Work through the data line by line, gathering every line that has the word "parts".

Scripts that build objects:
— start —

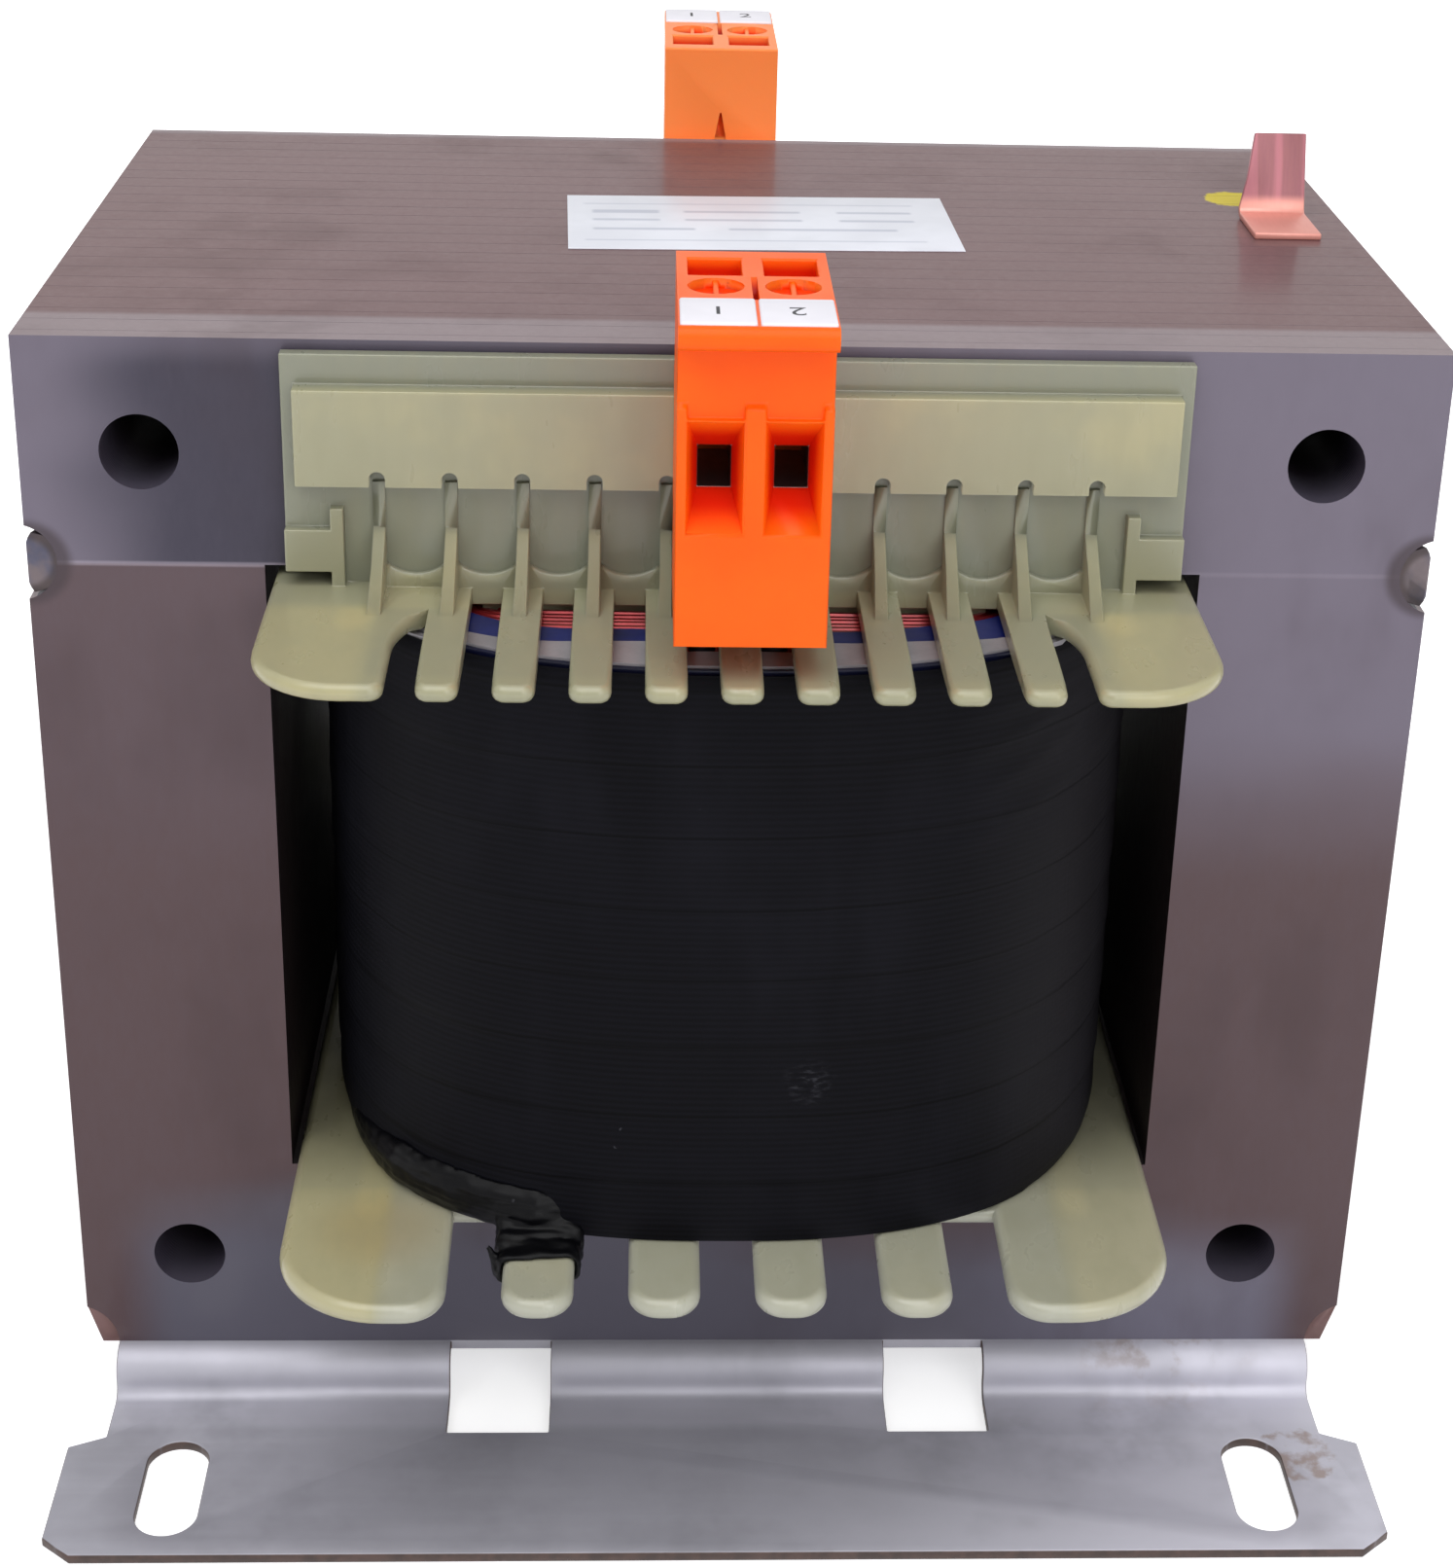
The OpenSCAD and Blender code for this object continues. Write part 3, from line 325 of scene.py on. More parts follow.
def rims(piece, level, up, reach):
    """Outward edges of a flat face at this level, beyond the reach; up is 1 for a top, -1 for a bottom."""
    points, found = piece.data.vertices, set()
    for key, faces in faces_beside(piece).items():
        a, b = (points[i].co for i in key)
        if min(abs(a.y), abs(b.y)) > reach and max(abs(a.z - level), abs(b.z - level)) < 0.02 * MM:
            flat = any(face.normal.z * up > 0.99 for face in faces)
            wall = any(abs(face.normal.z) < 0.3 and (face.center.z - level) * up < 0 for face in faces)
            if flat and wall:
                found.add(key)
    return found


def shade(piece, angle=40, flats=False):
    """Smooth shading up to an angle; flats keeps large flat faces flat between their rounded edges."""
    take(piece)
    bpy.ops.object.shade_smooth_by_angle(angle=math.radians(angle))
    if flats:
        modify(piece, "WEIGHTED_NORMAL", keep_sharp=True, weight=80)
    return piece


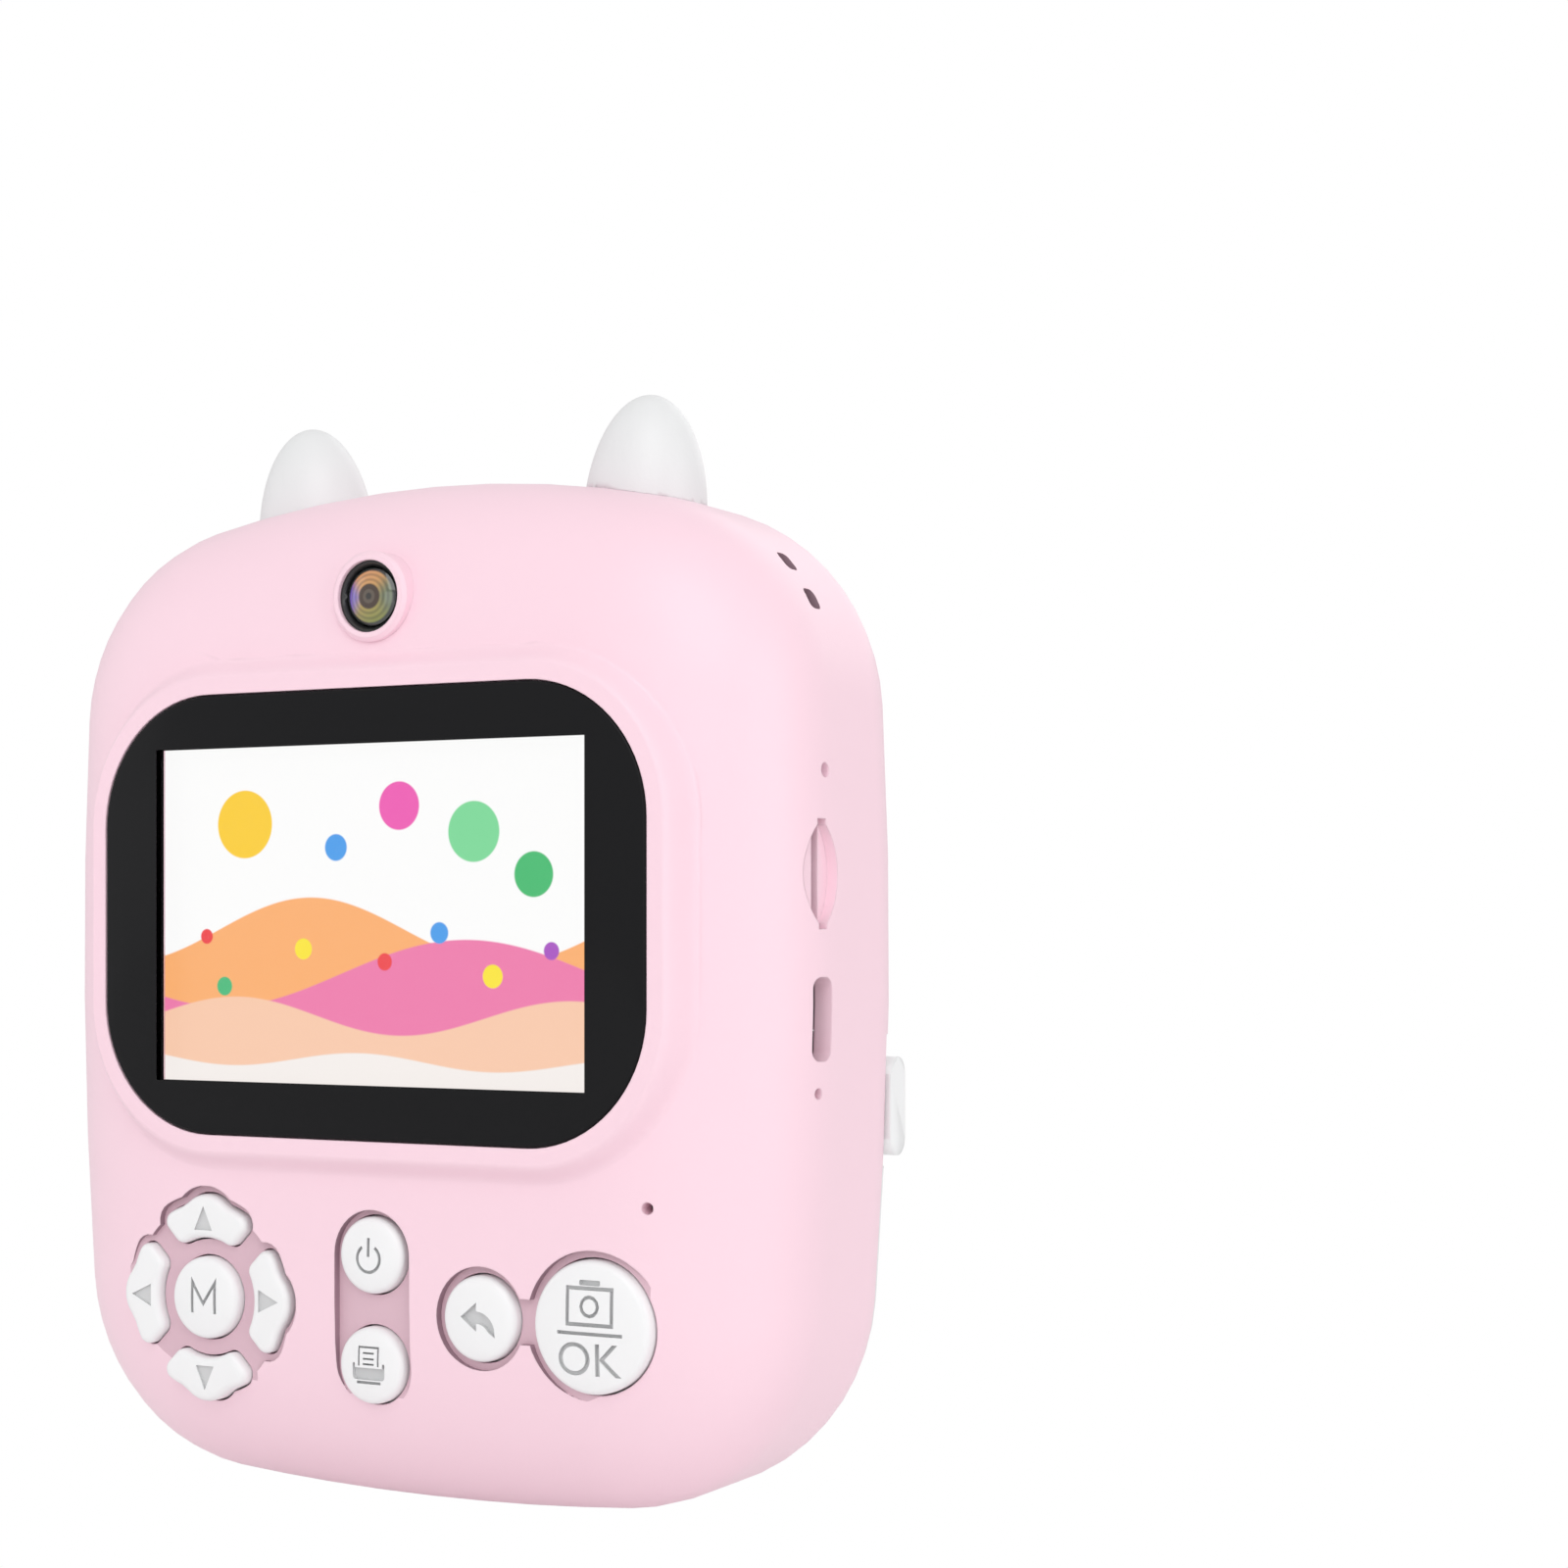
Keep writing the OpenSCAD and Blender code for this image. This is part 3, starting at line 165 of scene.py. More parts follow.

— end —

Solved exercise:
The OpenSCAD and Blender code for this object continues. Write part 3, from line 325 of scene.py on. More parts follow.
Keep writing the OpenSCAD and Blender code for this image. This is part 3, starting at line 165 of scene.py. More parts follow.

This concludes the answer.